Nevertheless, even in that case you cannot rule out other possibilities: i.e. a gym having more premises, or the same company having multiple offices. In the case of the mailbox key, the fact that they were found together suggests that these people lived in the same building.

Thus, when dealing with material culture the reconstruction of the relationships and the use of network analysis is more indirect, and direct relationships cannot be postulated a priori without further evidence. At most, we can talk about a range of similarities, which suggest a similar environment: Anna and Maria probably went to the same gym, but they may well have gone to different classes or visited different locations owned and operated by the same chain. It doesn’t automatically follow that they would have known each other.

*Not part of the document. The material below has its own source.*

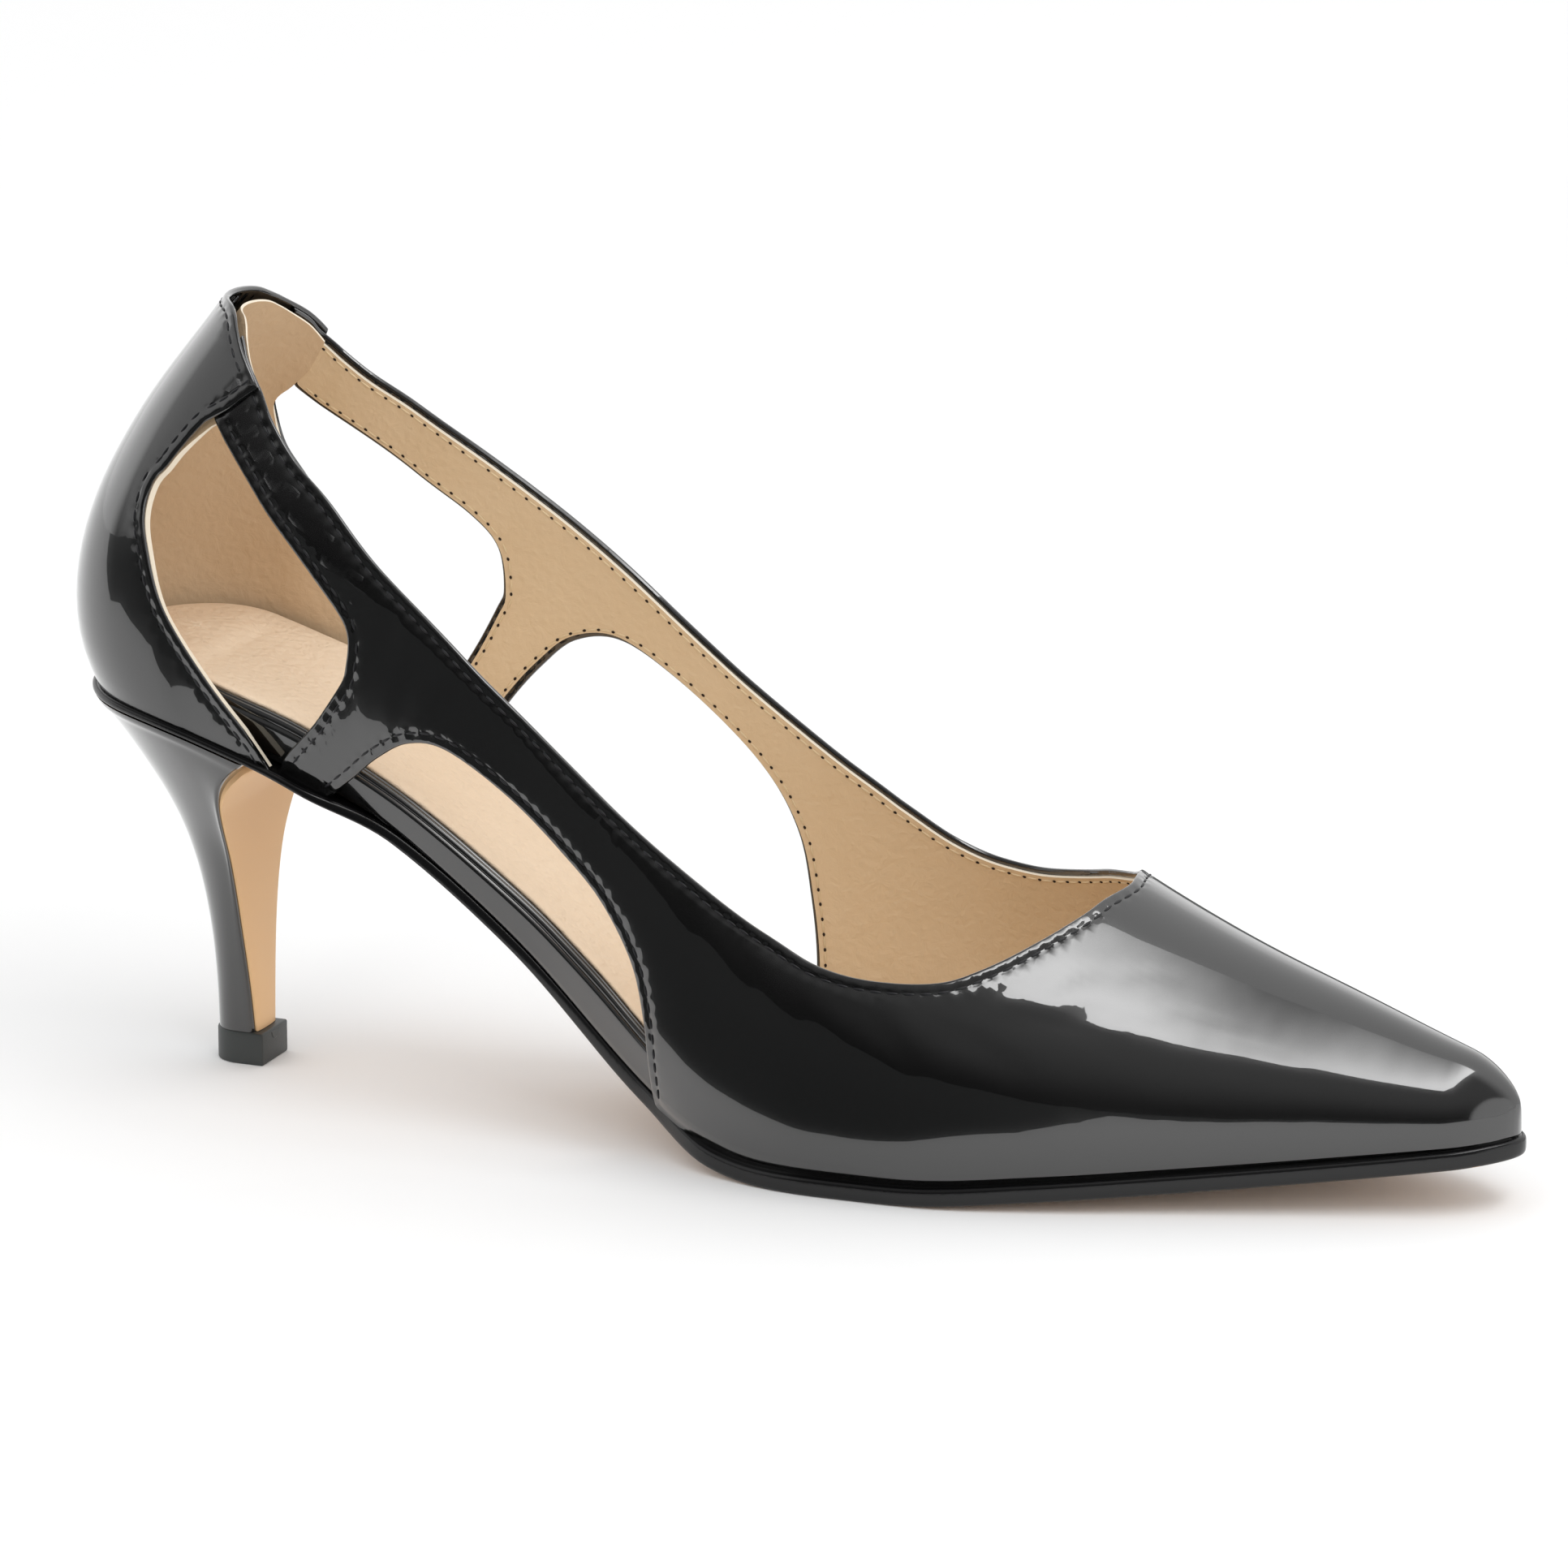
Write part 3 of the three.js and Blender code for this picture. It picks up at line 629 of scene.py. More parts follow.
def surface(name, values):
    """A material with one Principled shader: the material, its node tree and the shader."""
    made = bpy.data.materials.new(name)
    made.use_nodes = True
    shader = made.node_tree.nodes["Principled BSDF"]
    for key, value in values.items():
        shader.inputs[key].default_value = value
    return made, made.node_tree, shader


def in_millimetres(tree):
    """Object coordinates in millimetres."""
    place = node(tree, "ShaderNodeTexCoord").outputs["Object"]
    return node(tree, "ShaderNodeVectorMath", {0: place}, {"Scale": 1000.0}, operation="SCALE").outputs[0]


def patent_leather(name, stitched):
    """Patent leather: black split leather under a poured polyurethane film. The clear coat is a
    sharp mirror, a slight orange peel bends what it shows, and each stitch pulls the film in."""
    made, tree, shader = surface(
        name,
        {
            "Base Color": linear("#0b0b0b"), "Roughness": 0.2, "IOR": 1.45,
            "Coat Weight": 1.0, "Coat Roughness": 0.02, "Coat IOR": 1.75,
        },
    )
    place = in_millimetres(tree)
    peel = node(
        tree, "ShaderNodeTexNoise", {"Vector": place}, {"Scale": 0.12, "Detail": 1.0, "Roughness": 0.4},
    )
    bump = node(
        tree, "ShaderNodeBump", {"Height": peel.outputs[0]}, {"Strength": 0.25, "Distance": 0.00022},
    )
    fine = node(
        tree, "ShaderNodeTexNoise", {"Vector": place}, {"Scale": 0.9, "Detail": 2.0, "Roughness": 0.5},
    )
    bump = node(
        tree, "ShaderNodeBump", {"Height": fine.outputs[0], "Normal": bump.outputs[0]},
        {"Strength": 0.12, "Distance": 0.000012},
    )
    if stitched:
        away = node(tree, "ShaderNodeAttribute", attribute_name="from_edge").outputs["Fac"]
        run = node(tree, "ShaderNodeAttribute", attribute_name="along_edge").outputs["Fac"]
        turns = {1: 2 * math.pi / STITCH_PITCH}
        phase = node(tree, "ShaderNodeMath", {0: run}, turns, operation="MULTIPLY").outputs[0]
        wave = node(tree, "ShaderNodeMath", {0: phase}, operation="COSINE").outputs[0]
        aside = node(tree, "ShaderNodeMath", {0: away}, {1: STITCH_IN}, operation="SUBTRACT").outputs[0]
        square = node(tree, "ShaderNodeMath", {0: aside, 1: aside}, operation="MULTIPLY").outputs[0]
        fall = node(tree, "ShaderNodeMath", {0: square}, {1: -1.1}, operation="MULTIPLY").outputs[0]
        near = node(tree, "ShaderNodeMath", {0: fall}, operation="EXPONENT").outputs[0]
        pull = node(tree, "ShaderNodeMath", {0: near, 1: wave}, operation="MULTIPLY").outputs[0]
        bump = node(
            tree, "ShaderNodeBump", {"Height": pull, "Normal": bump.outputs[0]},
            {"Strength": 0.5, "Distance": 0.00006},
        )
    tree.links.new(bump.outputs[0], shader.inputs["Normal"])
    tree.links.new(bump.outputs[0], shader.inputs["Coat Normal"])
    return made


def lining_leather(name, colour, deep, relief=0.5):
    """Beige lining leather: matt, clouded between two shades, with pebbled grain about 1 mm across
    and soft folds that catch the light. relief is how strong both are."""
    made, tree, shader = surface(name, {"Roughness": 0.62, "IOR": 1.45})
    place = in_millimetres(tree)
    cloud = node(tree, "ShaderNodeTexNoise", {"Vector": place}, {"Scale": 0.05, "Detail": 3.0})
    tint = node(
        tree, "ShaderNodeMix", {"Factor": cloud.outputs[0]}, {6: linear(deep), 7: linear(colour)},
        data_type="RGBA",
    )
    tree.links.new(tint.outputs[2], shader.inputs["Base Color"])
    warp = node(tree, "ShaderNodeTexNoise", {"Vector": place}, {"Scale": 0.35, "Detail": 2.0})
    moved = node(
        tree, "ShaderNodeVectorMath", {0: place, 1: warp.outputs["Color"]}, operation="ADD",
    )
    pebble = node(
        tree, "ShaderNodeTexVoronoi", {"Vector": moved.outputs[0]}, {"Scale": 0.8}, feature="SMOOTH_F1",
    )
    bump = node(
        tree, "ShaderNodeBump", {"Height": pebble.outputs["Distance"]},
        {"Strength": relief, "Distance": 0.00022}, invert=True,
    )
    folds = node(
        tree, "ShaderNodeTexNoise", {"Vector": place},
        {"Scale": 0.42, "Detail": 5.0, "Roughness": 0.62, "Distortion": 0.6},
    )
    bump = node(
        tree, "ShaderNodeBump", {"Height": folds.outputs[0], "Normal": bump.outputs[0]},
        {"Strength": relief, "Distance": 0.00045},
    )
    tree.links.new(bump.outputs[0], shader.inputs["Normal"])
    return made


def plain(name, colour, roughness):
    """One even colour with a fine tooth, under a millimetre, that softens its gloss."""
    made, tree, shader = surface(name, {"Base Color": linear(colour), "Roughness": roughness})
    grain = node(
        tree, "ShaderNodeTexNoise", {"Vector": in_millimetres(tree)}, {"Scale": 1.6, "Detail": 3.0},
    )
    bump = node(
        tree, "ShaderNodeBump", {"Height": grain.outputs[0]}, {"Strength": 0.25, "Distance": 0.00008},
    )
    tree.links.new(bump.outputs[0], shader.inputs["Normal"])
    return made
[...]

When written texts are available, the situation is not always made easier. For example, some people could be referred to only by their title or a nickname, thus we don’t know precisely who they are. There could also be homonyms, or other factors could come into play. Going back to the previous example, imagine that Maria uses her original surname on her gym card, but on the key card she uses the name of her spouse. We could not be sure that we are talking about the same Maria, unless we have other proof that she is the same person (e.g. a marriage certificate).

Closing thoughts

Network analysis is not some kind of magic mixer where we put fruit in and always get the same juice: the juice we get depends on the fruit that we use. In the same way, the graphs that are generated as part of network analysis depend a lot on the data we decide to include and on other small – but not trivial! – decisions.

I will write about these issues in future articles, and how it is possible to make the most out of network analysis, even when the data are more limited, as is the case with the Second Intermediate Period.